The following are examples of some of data streams in real-world that companies process
Log Analysis. Modern applications include tens to thousands of microservices - all of which constantly produce logs. These logs are full of information that can be mined for business intelligence, failure prediction, and debugging. The challenge then is how to process these large volumes of log data being produced in one place. Companies push log data into a data stream to perform stream processing.
Web Analytics. Another common use for streaming data is web analytics. Modern web applications measure almost every user activity on their site, e.g., button clicks, page views. These actions add up fast. Stream processing allows companies to process data as it is generated and not hours later.

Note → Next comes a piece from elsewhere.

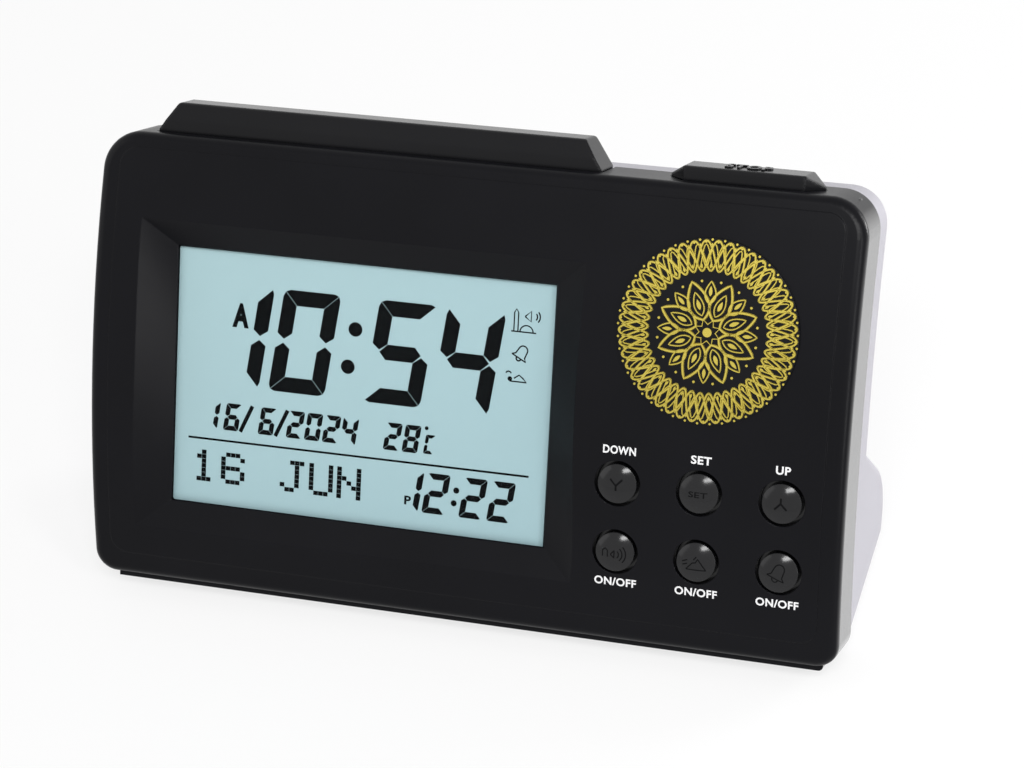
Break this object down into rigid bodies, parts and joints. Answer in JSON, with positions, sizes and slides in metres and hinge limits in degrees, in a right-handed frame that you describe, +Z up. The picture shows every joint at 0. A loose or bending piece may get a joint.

As soon as a company has real-time data streaming needs, a streaming platform must be put in place.
Apache Kafka is one of the most popular data streaming processing platforms in the industry today, being used by more than 80% of the Fortune 100 companies. Kafka provides a simple message queue interface on top of its append-only log-structured storage medium. It stores a log of events. Data is distributed to multiple nodes. Kafka is highly scalable and fault-tolerant to node loss.
Kafka has been deployed in sizes ranging from just one node to thousands of nodes. It is used extensively in production workloads in companies such as Netflix, Apple, Uber, Airbnb, in addition to LinkedIn. The creators of Kafka left LinkedIn to form their own company called Confluent to focus full-time on Kafka and its ecosystem. Apache Kafka is now an open-source project maintained by Confluent.
Kafka was created at LinkedIn to service internal stream processing requirements that could not be met with traditional message queueing systems. Its first version was released in January 2011. Kafka quickly gained popularity and since then became one of the most popular projects of the Apache Foundation.
The project is now mainly maintained by Confluent, with help from other companies such as IBM, Yelp, Netflix and so on.
The use cases of Apache Kafka are many. These include stream processing for different business applications. Apache Kafka makes up the storage mechanism for some of the prominent stream processing frameworks, e.g., Apache Flink, Samza.
Messaging systems
Activity Tracking
Gather metrics from many different locations, for example, IoT devices
Application logs analysis
De-coupling of system dependencies
Integration with Big Data technologies like Spark, Flink, Storm, Hadoop.
Event-sourcing store
You can find a list of use cases at https://kafka.apache.org/uses
Apache Kafka is a great fit for the use cases outlined above, but there are a few use cases when using Apache Kafka is either not possible or not recommended:
Proxying millions of clients for mobile apps or IoT: the Kafka protocol is not made for that, but some proxies exist to bridge the gap.
A database with indexes: Kafka is an event streaming log with no analytical capability built in and no complex query model.
An embedded real-time technology for IoT: there are lower level and lighter alternatives to perform these use cases on embedded systems.
Work queues: Kafka is made of topics, not queues (unlike RabbitMQ, ActiveMQ, SQS). Queues are meant to scale to millions of consumers and to delete messages once processed. In Kafka data is not deleted once processed and consumers cannot scale beyond the number of partitions in a topic.
Kafka as a blockchain: Kafka topics present some characteristics of a blockchain, where data is appended in a log, and Kafka topics can be immutable, but lack some key properties of blockchains such as the cryptographic verification of the data, as well as full history preservation.
Apache Kafka is widely used in the industry. Some of the use cases are highlighted below.
Uber uses Kafka extensively in their real-time pricing pipeline. Kafka is the backbone through which significant proportion of the events are communicated to the different stream processing calculations. The speed and flexibility of Kafka allows Uber to adjust their pricing models to the constantly evolving events in the real world (number of available drivers and their position, users and their position, weather event, other events), and bill users the right amount to manage offer and demand.
Netflix has integrated Kafka as the core component of its data platform. They refer to it internally as their Keystone data pipeline. As part of Netflix's Keystone, Kafka handles billions of events a day. Just to give an idea about the huge amount of data that Kafka can handle, Netflix sends about 5 hundred billion events and 1.3 petabytes of data per day into Kafka.
Unknown to many, Kafka is at the core of lots of the services we enjoy on a daily basis from some of the world largest tech companies such as Uber, Netflix, Airbnb, LinkedIn, Apple & Walmart.